> _WHAT THE TASK ASKS_:
Copy the data exactly from the line that contains "Circle(coil_turn_radii[0] - cord_radius, mode=Mode.SUBTRACT)" through the line that contains "obj.matrix_world = world", keeping both end lines and leaving out everything else.

> _GIVEN DATA_:
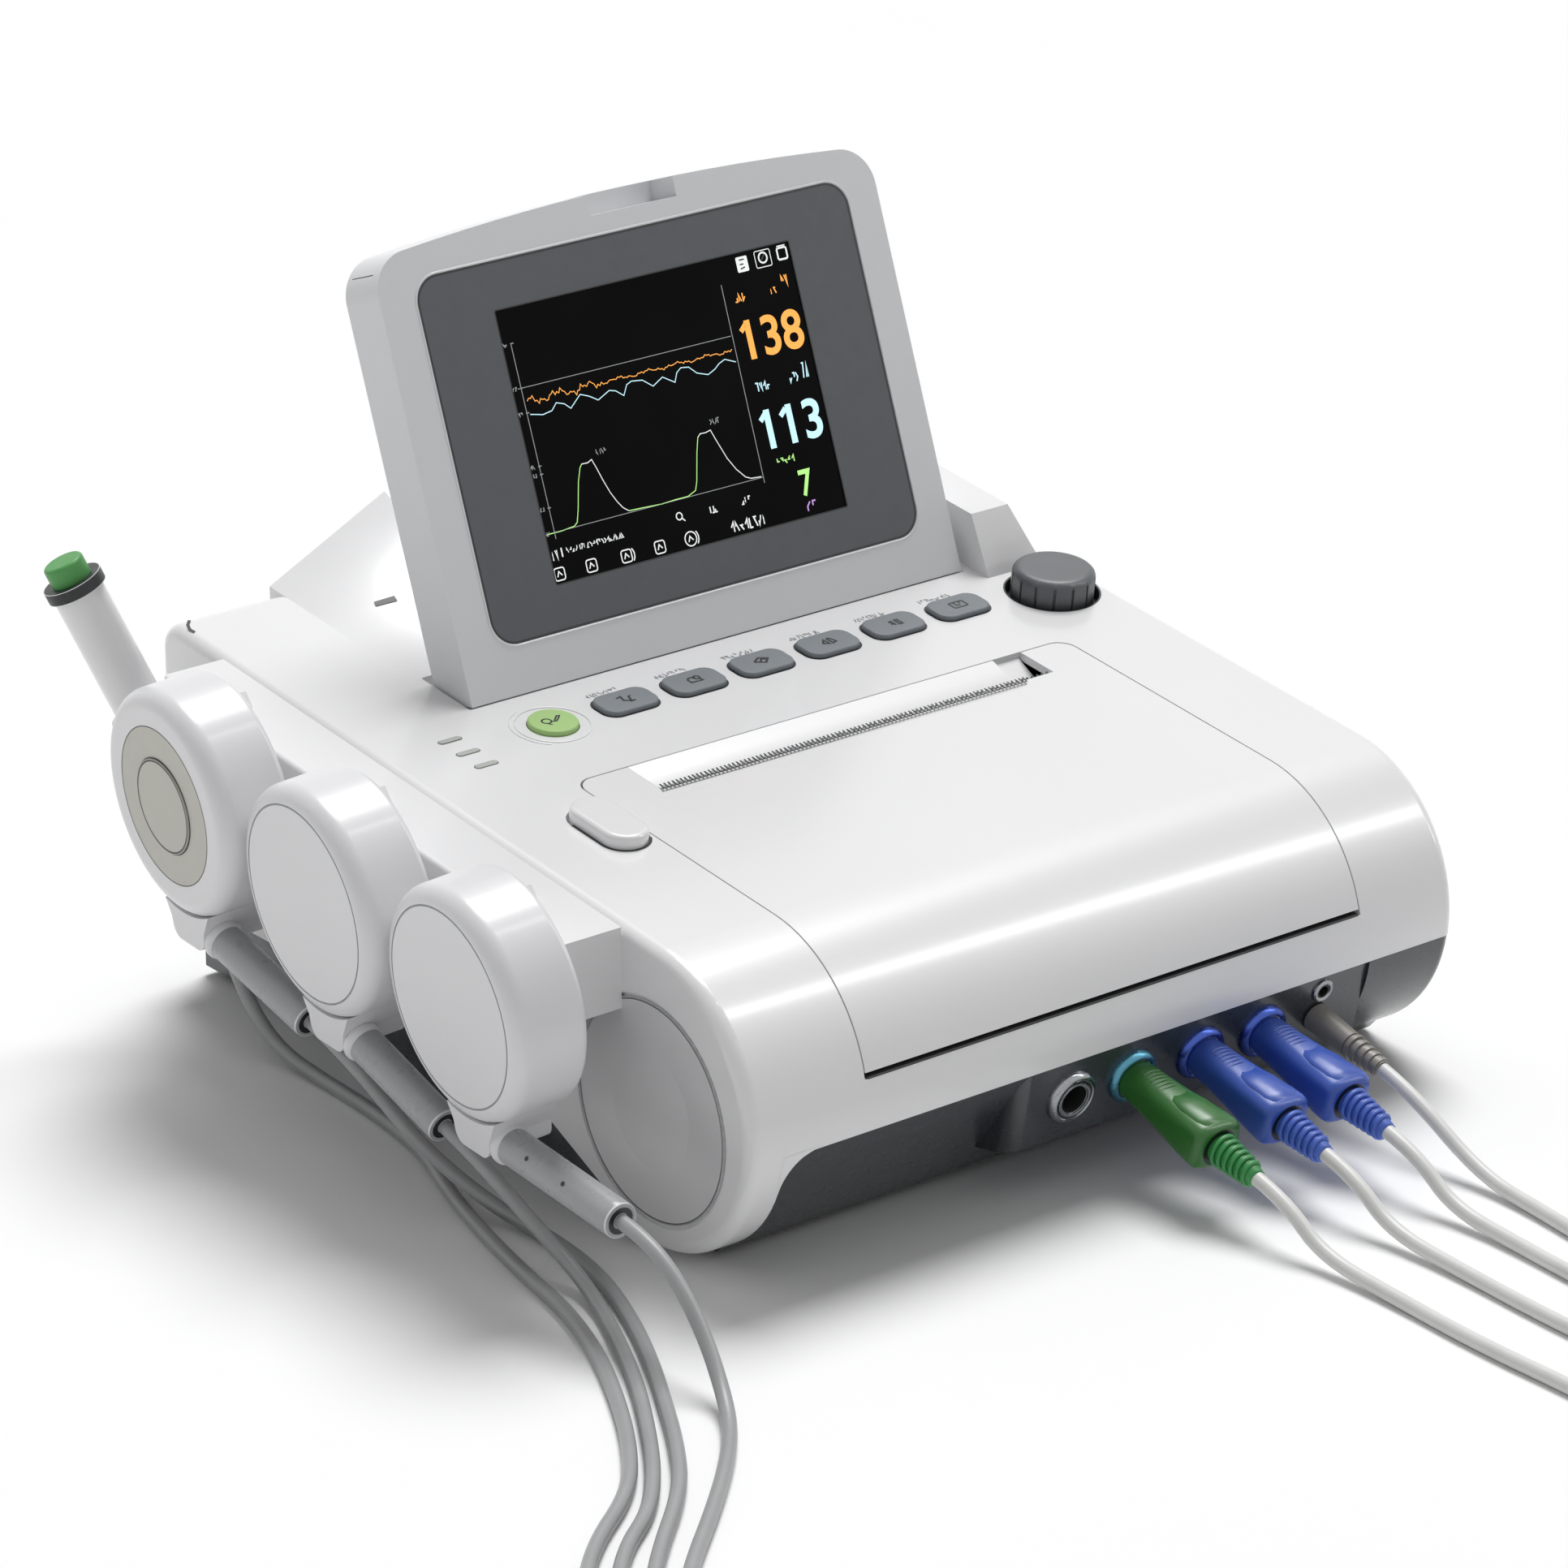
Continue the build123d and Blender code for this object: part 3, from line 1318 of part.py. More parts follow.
with BuildPart() as marker_body:
    with BuildSketch(marker_plane):
        Circle(marker_radius)
    extrude(amount=marker_length)
    with BuildSketch(marker_plane.offset(marker_length)):
        Circle(marker_neck)
    extrude(amount=marker_neck_length)
    with BuildSketch(marker_plane):
        Circle(marker_relief_radius)
    extrude(amount=-marker_relief_length)
    with BuildSketch(marker_plane.offset(marker_length - 2)):
        Circle(marker_button_radius + running_gap)
    extrude(amount=marker_neck_length + 3, mode=Mode.SUBTRACT)
finish(marker_body, "marker_body")

with BuildPart() as marker_button:
    with BuildSketch(marker_plane.offset(marker_length - 2 + marker_button_travel + 0.3)):
        Circle(marker_button_radius)
    extrude(amount=marker_neck_length + 2 - marker_button_travel - 0.3 + marker_button_height)
    fillet(marker_button.edges().sort_by(Axis.Z)[-1], 1.2)
finish(marker_button, "marker_button")

# ---------------------------------------------------------------- sockets and plugs
def socket_plane(x, z):
    """A plane on the socket block's sloping face at (x, z), facing out and down."""
    return Plane(
        origin=(x, socket_face_y + (seam_z - z) * face_run, z),
        x_dir=(1, 0, 0),
        z_dir=(0, -1, -face_run),
    )


with BuildPart() as patient_sockets:
    for x in socket_x:
        place = socket_plane(x, socket_z)
        with BuildSketch(place.offset(socket_proud - socket_length)):
            Circle(socket_radius)
        extrude(amount=socket_length)
        with BuildSketch(place.offset(socket_proud - socket_length + 2)):
            Circle(socket_bore)
        extrude(amount=socket_length, mode=Mode.SUBTRACT)
finish(patient_sockets, "patient_sockets")

with BuildPart() as small_jacks:
    for x, z in zip(jack_x, jack_z):
        place = socket_plane(x, z)
        with BuildSketch(place.offset(0.6 - socket_length)):
            Circle(jack_radius)
        extrude(amount=socket_length)
        with BuildSketch(place.offset(0.6 - socket_length + 2)):
            Circle(jack_bore)
        extrude(amount=socket_length, mode=Mode.SUBTRACT)
finish(small_jacks, "small_jacks")

plug_ends = []
plug_labels = ("green_plug", "blue_plug_1", "blue_plug_2")
for x, label in zip(socket_x[1:], plug_labels):
    place = socket_plane(x, socket_z)
    with BuildPart() as plug:
        with BuildSketch(place.offset(socket_proud - plug_tip)):
            Circle(socket_bore - running_gap)
        extrude(amount=plug_tip)
        with BuildSketch(place.offset(socket_proud)):
            Circle(socket_radius - 0.4)
        extrude(amount=plug_ring)
        with BuildSketch(place.offset(socket_proud + plug_ring)):
            RectangleRounded(plug_width, plug_height, 5)
        extrude(amount=plug_length - plug_ring)
        body_faces = plug.faces().filter_by(GeomType.PLANE).sort_by(Axis.Y)
        chamfer(body_faces[0].edges(), 2.2)
        boot_plane = place.offset(socket_proud + plug_length)
        with BuildSketch(boot_plane):
            Circle(boot_radius)
        with BuildSketch(boot_plane.offset(boot_length)):
            Circle(boot_end_radius)
        loft()
        for i in range(boot_ribs):
            with BuildSketch(boot_plane.offset(2 + i * boot_length / boot_ribs)):
                Circle(boot_radius + 0.6 - i * (boot_radius - boot_end_radius) / boot_ribs)
            extrude(amount=1.6)
    finish(plug, label)
    plug_ends.append(boot_plane.offset(boot_length))

with BuildPart() as marker_plug:
    place = socket_plane(jack_x[1], jack_z[1])
    with BuildSketch(place.offset(0.6 - plug_tip)):
        Circle(jack_bore - running_gap)
    extrude(amount=plug_tip)
    with BuildSketch(place.offset(0.6)):
        Circle(marker_plug_radius)
    with BuildSketch(place.offset(0.6 + marker_plug_length)):
        Circle(marker_plug_radius - 0.6)
    loft()
    with BuildSketch(place.offset(0.6 + marker_plug_length)):
        Circle(marker_plug_radius - 1)
    with BuildSketch(place.offset(0.6 + marker_plug_length + marker_boot_length)):
        Circle(cord_radius + 0.5)
    loft()
    for i in range(boot_ribs):
        with BuildSketch(place.offset(1.5 + marker_plug_length + i * marker_boot_length / boot_ribs)):
            Circle(marker_plug_radius - 0.4 - i * 0.25)
        extrude(amount=1.4)
finish(marker_plug, "marker_plug")
plug_ends.append(place.offset(0.6 + marker_plug_length + marker_boot_length))

# ---------------------------------------------------------------- cords
# Each cord runs from its transducer to its coil, and from the coil's top to its plug.
# A point is the corner of two straight runs, at the cord's middle.
cord_routes = {
    "toco_cord": (
        [
            (-147.7, 9.3, 45.0), (-147.6, -2.4, 42.1), (-145.0, -17.0, 33.5),
            (-140.5, -30.0, 21.0), (-134.5, -44.5, 10.5), (-129.0, -61.0, 3.5),
            (-127.0, -82.0, 2.25), (-130.0, -107.0, 2.25), (-139.0, -133.0, 2.25),
            (-150.5, -158.0, 2.25), (-163.0, -180.5, 2.25), (-176.0, -203.0, 2.25),
            (-191.0, -224.5, 2.25), (-216.5, -248.0, 2.25), (-232.0, -265.0, 2.25),
            (-240.0, -285.5, 2.25), (-235.5, -306.0, 2.25), (-217.5, -323.5, 2.25),
            (-190.5, -341.0, 2.25), (-157.6, -368.7, 2.25), (-125.2, -392.0, 2.25),
        ],
        [
            (-119.5, -432.5, 15.75), (-126.7, -442.1, 14.5), (-131.0, -456.5, 9.5),
            (-127.0, -472.0, 4.0), (-115.0, -484.5, 2.25), (-97.5, -496.0, 2.25),
            (-76.0, -505.5, 2.25), (-52.0, -506.0, 2.25), (-32.0, -496.0, 2.25),
            (-28.0, -463.5, 2.25), (-9.0, -440.0, 2.25), (13.0, -414.5, 2.25),
            (33.5, -392.0, 2.25), (48.5, -370.5, 2.25), (63.5, -336.0, 2.25),
            (62.0, -297.0, 2.25), (63.5, -258.0, 2.25), (62.5, -229.0, 4.5),
            (62.6, -213.6, 15.3), (62.6, -200.9, 18.2),
        ],
    ),
    "ultrasound_cord_1": (
        [
            (-147.7, -57.7, 35.5), (-147.3, -68.0, 32.4), (-144.5, -81.0, 24.0),
            (-140.5, -94.0, 13.5), (-138.5, -108.0, 5.5), (-142.5, -124.0, 2.25),
            (-152.5, -147.0, 2.25), (-163.5, -169.0, 2.25), (-176.0, -190.0, 2.25),
            (-189.5, -210.5, 2.25), (-205.0, -229.0, 2.25), (-223.0, -241.5, 2.25),
            (-240.5, -261.0, 2.25), (-250.0, -285.5, 2.25), (-245.0, -309.0, 2.25),
            (-226.0, -328.5, 2.25), (-206.7, -344.1, 2.25), (-186.4, -357.0, 2.25),
        ],
        [
            (-180.7, -397.6, 15.75), (-187.9, -407.1, 14.5), (-192.5, -421.5, 9.5),
            (-187.5, -436.5, 4.0), (-175.0, -450.0, 2.25), (-153.5, -464.5, 2.25),
            (-127.5, -486.0, 2.25), (-100.0, -504.5, 2.25), (-73.5, -516.0, 2.25),
            (-48.0, -515.5, 2.25), (-26.5, -505.0, 2.25), (-21.5, -472.5, 2.25),
            (-3.5, -448.5, 2.25), (16.0, -425.5, 2.25), (40.5, -399.0, 2.25),
            (62.0, -372.5, 2.25), (75.5, -352.0, 2.25), (88.5, -325.0, 2.25),
            (86.0, -290.0, 2.25), (88.0, -254.0, 2.25), (87.0, -229.0, 4.5),
            (87.2, -213.6, 15.3), (87.2, -200.9, 18.2),
        ],
    ),
    "ultrasound_cord_2": (
        [
            (-147.7, -141.1, 37.1), (-147.7, -152.9, 36.0), (-147.5, -167.0, 28.5),
            (-147.5, -179.0, 16.0), (-151.0, -191.0, 6.0), (-158.0, -203.5, 2.25),
            (-171.0, -219.0, 2.25), (-190.5, -238.0, 2.25), (-213.0, -258.0, 2.25),
            (-225.5, -271.0, 2.25), (-230.5, -287.5, 2.25), (-224.5, -304.5, 2.25),
            (-206.5, -320.5, 2.25), (-180.5, -337.5, 2.25), (-149.5, -363.0, 2.25),
            (-115.5, -387.5, 2.25), (-84.5, -412.7, 2.25), (-64.0, -426.9, 2.25),
        ],
        [
            (-64.0, -426.9, 15.75), (-52.0, -436.0, 14.5), (-37.0, -439.5, 9.0),
            (-23.5, -435.0, 3.5), (-11.0, -421.5, 2.25), (-2.0, -399.5, 2.25),
            (18.5, -380.5, 2.25), (34.5, -359.5, 2.25), (37.5, -336.0, 2.25),
            (35.5, -296.0, 2.25), (37.0, -258.0, 2.25), (36.0, -229.0, 4.5),
            (36.0, -213.6, 15.3), (36.0, -200.9, 18.2),
        ],
    ),
    "marker_cord": (
        [
            (-115.8, 118.5, 71.7), (-113.2, 116.7, 64.9), (-112.5, 113.5, 54.0),
            (-114.0, 108.0, 41.0), (-116.0, 99.0, 27.0), (-117.5, 86.0, 14.0),
            (-117.5, 70.0, 5.0), (-116.0, 50.0, 2.25), (-117.0, 20.0, 2.25),
            (-121.5, -10.0, 2.25), (-132.0, -37.0, 2.25), (-139.5, -63.0, 2.25),
            (-146.5, -93.0, 2.25), (-151.0, -120.0, 2.25), (-160.0, -146.0, 2.25),
            (-171.5, -170.0, 2.25), (-185.5, -194.5, 2.25), (-202.5, -217.0, 2.25),
            (-228.5, -235.0, 2.25), (-248.0, -256.5, 2.25), (-266.0, -280.5, 2.25),
            (-281.3, -305.3, 2.25), (-299.5, -327.8, 2.25),
        ],
        [
            (-293.9, -368.4, 15.75), (-284.6, -376.0, 14.5), (-276.0, -386.0, 9.0),
            (-265.0, -394.5, 3.5), (-249.5, -404.0, 2.25), (-222.0, -425.5, 2.25),
            (-189.0, -448.5, 2.25), (-156.5, -475.0, 2.25), (-125.0, -496.5, 2.25),
            (-100.0, -517.5, 2.25), (-71.5, -526.5, 2.25), (-45.5, -525.0, 2.25),
            (-21.5, -513.0, 2.25), (-15.5, -481.0, 2.25), (1.5, -456.0, 2.25),
            (26.0, -429.5, 2.25), (52.0, -399.5, 2.25), (75.5, -371.0, 2.25),
            (91.0, -342.0, 2.25), (101.0, -309.0, 2.25), (104.5, -277.0, 2.25),
            (108.5, -245.0, 2.25), (109.5, -218.0, 3.5), (109.0, -187.7, 19.7),
            (109.0, -174.9, 22.7),
        ],
    ),
}
coil_centres = {
    "toco_cord": (-142.6, -415.1),
    "ultrasound_cord_1": (-203.8, -380.1),
    "ultrasound_cord_2": (-81.4, -450.0),
    "marker_cord": (-276.4, -345.3),
}
coil_mean = (coil_turn_radii[0] + coil_turn_radii[-1]) / 2
coil_turns = coil_layers * len(coil_turn_radii)


def arc_radii(points):
    """One arc radius for each corner of a route: 0.45 of its shorter run."""
    radii = []
    for before, corner, after in zip(points, points[1:], points[2:]):
        run_in = Vector(*corner) - Vector(*before)
        run_out = Vector(*after) - Vector(*corner)
        half_turn = radians(run_in.get_angle(run_out)) / 2
        radii.append(0.45 * min(run_in.length, run_out.length) / tan(half_turn))
    return radii


for label, routes in cord_routes.items():
    cord_length = 2 * pi * coil_mean * coil_turns
    with BuildPart() as cord:
        for points in routes:
            radii = arc_radii(points)
            with BuildLine() as path:
                FilletPolyline(*points, radius=radii)
            route = path.wire()
            with BuildSketch(Plane(origin=route @ 0, z_dir=route % 0)):
                Circle(cord_radius)
            sweep(path=route)
            cord_length += route.length
            print(label, "arc radii", [round(radius) for radius in radii])
            print(label, "run", round(route.length), "of", round(route.length * pi * cord_radius**2))
    print(label, "length", round(cord_length), "volume", round(cord.part.volume))
    finish(cord, label)
    centre = Plane(origin=(*coil_centres[label], 0), z_dir=(0, 0, 1))
    with BuildPart() as coil:
        with BuildSketch(centre):
            Circle(coil_turn_radii[-1] + cord_radius)
            Circle(coil_turn_radii[0] - cord_radius, mode=Mode.SUBTRACT)
        extrude(amount=coil_layers * 2 * cord_radius)
    finish(coil, label + "_coil")
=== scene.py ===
"""The looks of the patient monitor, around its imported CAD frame.

Lengths are in metres for the materials, the floor, the lights and the camera, and in
millimetres for the cords' routes and the pieces.
"""
import math
import random

import bmesh
import bpy
from mathutils import Matrix, Vector

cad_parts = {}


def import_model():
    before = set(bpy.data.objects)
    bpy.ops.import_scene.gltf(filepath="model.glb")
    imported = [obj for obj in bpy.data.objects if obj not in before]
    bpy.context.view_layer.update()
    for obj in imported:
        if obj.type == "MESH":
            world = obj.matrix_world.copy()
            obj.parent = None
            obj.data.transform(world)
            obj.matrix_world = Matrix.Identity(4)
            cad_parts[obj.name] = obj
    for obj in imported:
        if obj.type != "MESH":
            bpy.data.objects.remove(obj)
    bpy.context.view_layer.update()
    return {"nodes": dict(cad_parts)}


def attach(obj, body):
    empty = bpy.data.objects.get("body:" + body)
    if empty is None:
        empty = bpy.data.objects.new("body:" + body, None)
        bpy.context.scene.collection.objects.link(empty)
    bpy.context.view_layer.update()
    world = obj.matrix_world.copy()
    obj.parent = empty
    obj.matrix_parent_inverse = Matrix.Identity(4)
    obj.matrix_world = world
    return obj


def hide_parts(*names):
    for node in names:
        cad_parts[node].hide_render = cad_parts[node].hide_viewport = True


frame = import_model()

MM = 0.001
nodes = frame["nodes"]


# ------- materials
def rgb(text):
    """A colour written as six hexadecimal digits, in linear light."""
    parts = [int(text[i:i + 2], 16) / 255 for i in (0, 2, 4)]
    return [c / 12.92 if c <= 0.04045 else ((c + 0.055) / 1.055) ** 2.4 for c in parts]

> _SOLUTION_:
            Circle(coil_turn_radii[0] - cord_radius, mode=Mode.SUBTRACT)
        extrude(amount=coil_layers * 2 * cord_radius)
    finish(coil, label + "_coil")
=== scene.py ===
"""The looks of the patient monitor, around its imported CAD frame.

Lengths are in metres for the materials, the floor, the lights and the camera, and in
millimetres for the cords' routes and the pieces.
"""
import math
import random

import bmesh
import bpy
from mathutils import Matrix, Vector

cad_parts = {}


def import_model():
    before = set(bpy.data.objects)
    bpy.ops.import_scene.gltf(filepath="model.glb")
    imported = [obj for obj in bpy.data.objects if obj not in before]
    bpy.context.view_layer.update()
    for obj in imported:
        if obj.type == "MESH":
            world = obj.matrix_world.copy()
            obj.parent = None
            obj.data.transform(world)
            obj.matrix_world = Matrix.Identity(4)
            cad_parts[obj.name] = obj
    for obj in imported:
        if obj.type != "MESH":
            bpy.data.objects.remove(obj)
    bpy.context.view_layer.update()
    return {"nodes": dict(cad_parts)}


def attach(obj, body):
    empty = bpy.data.objects.get("body:" + body)
    if empty is None:
        empty = bpy.data.objects.new("body:" + body, None)
        bpy.context.scene.collection.objects.link(empty)
    bpy.context.view_layer.update()
    world = obj.matrix_world.copy()
    obj.parent = empty
    obj.matrix_parent_inverse = Matrix.Identity(4)
    obj.matrix_world = world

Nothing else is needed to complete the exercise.